Papua New Guinea’s government believes most asylum seekers being held on Manus Island are economic opportunists whose protection claims will be rejected.
As the first six Manus Island refugees move into transitional housing ahead of resettlement, PNG Prime Minister Peter O’Neill said the majority of those still in detention were not “genuine” asylum seekers and confirmed a “substantial number” would be sent home within weeks.
Mr O’Neill told the ABC that last week’s riots at the Manus Island detention centre were fuelled by many detainees’ anger at drawn-out processing periods and PNG immigration officials’ demands for documents they did not possess.
“Many of our officials are frustrated by a lack of documentation,” Mr O’Neill said on the ABC’s 7.30 program.
“It is our belief that most of the refugees are not genuine … I think many of them are just after economic opportunities that Australia and other countries offer to them and that is why they are seeking refugee status.”
He said there would be “very small numbers” of other asylum seekers who would be granted refugee status in PNG.
Under questioning from host Leigh Sales about the grounds for determining most detainees did not have legitimate claims, Mr O’Neill said immigration officials were liaising with the governments of asylum seekers’ home countries such as Iraq and Iran.

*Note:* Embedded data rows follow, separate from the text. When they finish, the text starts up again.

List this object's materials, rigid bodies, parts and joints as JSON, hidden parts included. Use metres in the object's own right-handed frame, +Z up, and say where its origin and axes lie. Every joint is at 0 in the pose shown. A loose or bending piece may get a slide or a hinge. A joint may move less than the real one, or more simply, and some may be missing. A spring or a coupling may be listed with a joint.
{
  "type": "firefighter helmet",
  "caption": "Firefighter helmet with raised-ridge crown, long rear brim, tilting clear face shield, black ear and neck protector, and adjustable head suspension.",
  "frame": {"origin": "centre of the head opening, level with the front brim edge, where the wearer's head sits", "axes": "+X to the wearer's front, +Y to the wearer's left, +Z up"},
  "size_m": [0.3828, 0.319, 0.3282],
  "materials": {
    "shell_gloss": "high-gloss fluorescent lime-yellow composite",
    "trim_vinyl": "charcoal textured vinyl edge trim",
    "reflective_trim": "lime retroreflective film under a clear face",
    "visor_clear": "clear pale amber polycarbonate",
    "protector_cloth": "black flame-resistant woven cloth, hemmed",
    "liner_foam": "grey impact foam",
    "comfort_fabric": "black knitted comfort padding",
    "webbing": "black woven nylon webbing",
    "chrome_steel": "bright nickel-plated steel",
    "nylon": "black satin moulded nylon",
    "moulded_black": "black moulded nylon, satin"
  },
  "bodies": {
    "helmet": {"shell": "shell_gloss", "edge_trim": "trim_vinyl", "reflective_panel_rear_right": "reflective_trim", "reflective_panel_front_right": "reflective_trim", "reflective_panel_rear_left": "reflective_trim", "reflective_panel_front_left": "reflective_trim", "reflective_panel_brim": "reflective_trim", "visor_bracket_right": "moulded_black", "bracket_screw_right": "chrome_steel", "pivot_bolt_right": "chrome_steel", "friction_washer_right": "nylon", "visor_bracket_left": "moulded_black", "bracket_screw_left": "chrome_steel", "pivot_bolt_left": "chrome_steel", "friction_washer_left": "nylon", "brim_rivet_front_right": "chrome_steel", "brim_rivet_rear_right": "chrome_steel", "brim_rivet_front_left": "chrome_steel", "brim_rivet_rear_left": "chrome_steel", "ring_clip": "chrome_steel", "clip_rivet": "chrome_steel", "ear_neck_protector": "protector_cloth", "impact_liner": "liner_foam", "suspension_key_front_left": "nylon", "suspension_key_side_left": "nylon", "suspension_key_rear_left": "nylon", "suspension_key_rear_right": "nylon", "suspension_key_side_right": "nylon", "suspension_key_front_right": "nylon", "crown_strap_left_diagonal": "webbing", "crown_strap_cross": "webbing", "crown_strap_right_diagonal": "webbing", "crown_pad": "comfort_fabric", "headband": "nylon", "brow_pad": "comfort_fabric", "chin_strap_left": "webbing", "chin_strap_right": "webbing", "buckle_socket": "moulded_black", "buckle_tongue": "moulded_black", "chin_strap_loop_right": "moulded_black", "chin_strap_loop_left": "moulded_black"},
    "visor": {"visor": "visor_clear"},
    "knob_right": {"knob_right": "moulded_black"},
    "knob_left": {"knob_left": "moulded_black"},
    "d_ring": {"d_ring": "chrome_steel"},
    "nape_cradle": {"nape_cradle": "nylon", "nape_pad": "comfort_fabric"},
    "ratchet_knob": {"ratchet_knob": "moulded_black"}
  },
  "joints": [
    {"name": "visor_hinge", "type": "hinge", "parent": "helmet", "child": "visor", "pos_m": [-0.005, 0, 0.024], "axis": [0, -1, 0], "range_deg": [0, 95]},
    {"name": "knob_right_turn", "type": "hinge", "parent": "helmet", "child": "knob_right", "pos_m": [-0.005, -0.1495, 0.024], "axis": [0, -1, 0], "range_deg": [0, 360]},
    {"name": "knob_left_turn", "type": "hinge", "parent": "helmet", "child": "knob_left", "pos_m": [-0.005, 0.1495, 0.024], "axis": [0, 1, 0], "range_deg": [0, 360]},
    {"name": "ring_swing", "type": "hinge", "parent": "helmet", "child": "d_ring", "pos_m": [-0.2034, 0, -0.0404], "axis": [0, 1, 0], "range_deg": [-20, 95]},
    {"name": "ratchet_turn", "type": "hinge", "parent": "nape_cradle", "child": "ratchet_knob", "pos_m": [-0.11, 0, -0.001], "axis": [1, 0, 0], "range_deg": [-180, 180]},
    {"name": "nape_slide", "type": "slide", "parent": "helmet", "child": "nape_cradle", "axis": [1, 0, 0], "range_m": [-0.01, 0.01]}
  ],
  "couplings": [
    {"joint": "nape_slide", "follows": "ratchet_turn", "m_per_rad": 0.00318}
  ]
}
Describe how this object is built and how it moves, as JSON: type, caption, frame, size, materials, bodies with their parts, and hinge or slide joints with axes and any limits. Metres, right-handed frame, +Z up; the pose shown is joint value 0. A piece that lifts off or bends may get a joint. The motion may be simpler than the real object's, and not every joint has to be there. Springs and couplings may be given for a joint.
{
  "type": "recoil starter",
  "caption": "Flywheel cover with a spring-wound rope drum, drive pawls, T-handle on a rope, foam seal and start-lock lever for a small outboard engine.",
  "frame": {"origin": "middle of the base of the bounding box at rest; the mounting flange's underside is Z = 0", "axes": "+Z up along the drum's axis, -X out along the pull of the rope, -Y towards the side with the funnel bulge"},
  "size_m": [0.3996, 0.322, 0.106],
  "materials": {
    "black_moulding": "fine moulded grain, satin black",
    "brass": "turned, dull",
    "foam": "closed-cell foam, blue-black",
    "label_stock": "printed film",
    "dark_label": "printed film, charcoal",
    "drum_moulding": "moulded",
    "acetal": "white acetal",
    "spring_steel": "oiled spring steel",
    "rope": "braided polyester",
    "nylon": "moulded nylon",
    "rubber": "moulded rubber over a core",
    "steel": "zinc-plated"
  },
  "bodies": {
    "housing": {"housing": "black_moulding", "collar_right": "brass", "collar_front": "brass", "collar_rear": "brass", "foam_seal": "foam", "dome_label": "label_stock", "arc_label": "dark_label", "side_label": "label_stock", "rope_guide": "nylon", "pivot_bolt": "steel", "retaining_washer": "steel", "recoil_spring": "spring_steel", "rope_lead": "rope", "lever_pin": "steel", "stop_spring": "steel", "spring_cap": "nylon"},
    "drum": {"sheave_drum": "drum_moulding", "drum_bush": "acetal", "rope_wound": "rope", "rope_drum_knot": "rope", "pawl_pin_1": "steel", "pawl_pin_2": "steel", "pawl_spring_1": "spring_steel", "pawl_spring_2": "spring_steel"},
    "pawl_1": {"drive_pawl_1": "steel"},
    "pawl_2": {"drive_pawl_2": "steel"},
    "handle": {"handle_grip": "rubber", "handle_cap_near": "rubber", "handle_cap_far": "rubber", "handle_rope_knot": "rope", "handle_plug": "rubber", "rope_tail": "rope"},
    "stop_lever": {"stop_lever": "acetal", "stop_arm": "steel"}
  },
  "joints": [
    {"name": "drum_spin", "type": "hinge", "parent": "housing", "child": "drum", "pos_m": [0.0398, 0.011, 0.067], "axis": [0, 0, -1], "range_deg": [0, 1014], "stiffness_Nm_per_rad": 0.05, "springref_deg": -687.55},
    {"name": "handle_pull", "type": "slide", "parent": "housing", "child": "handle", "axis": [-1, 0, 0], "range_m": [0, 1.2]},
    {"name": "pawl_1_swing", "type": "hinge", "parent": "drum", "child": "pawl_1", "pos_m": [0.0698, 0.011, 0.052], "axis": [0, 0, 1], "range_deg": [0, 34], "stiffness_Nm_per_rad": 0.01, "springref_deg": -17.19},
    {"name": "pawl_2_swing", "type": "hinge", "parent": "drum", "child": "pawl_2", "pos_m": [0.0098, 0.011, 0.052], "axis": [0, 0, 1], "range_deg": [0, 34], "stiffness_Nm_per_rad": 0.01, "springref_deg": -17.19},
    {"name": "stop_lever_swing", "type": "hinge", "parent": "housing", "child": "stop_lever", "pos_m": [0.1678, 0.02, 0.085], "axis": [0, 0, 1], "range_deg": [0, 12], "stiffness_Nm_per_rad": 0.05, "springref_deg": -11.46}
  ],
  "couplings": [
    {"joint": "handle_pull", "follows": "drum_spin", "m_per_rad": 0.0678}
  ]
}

“How can you trust the government of Iran to tell you truthfully if somebody is likely to face persecution when they return home?” Sales asked.
Mr O’Neill said he was “hopeful” that other governments cared about their citizens and would “try and do what is best”.
Tensions boiled over on Manus Island earlier this month when as many as 600 detainees launched a hunger strike.
Almost 60 asylum seekers from Somalia, Iran and Sudan were arrested by PNG police during the unrest. The PNG government also confirmed that a number of men had swallowed razor blades, stitched their lips together and had swallowed washing powder.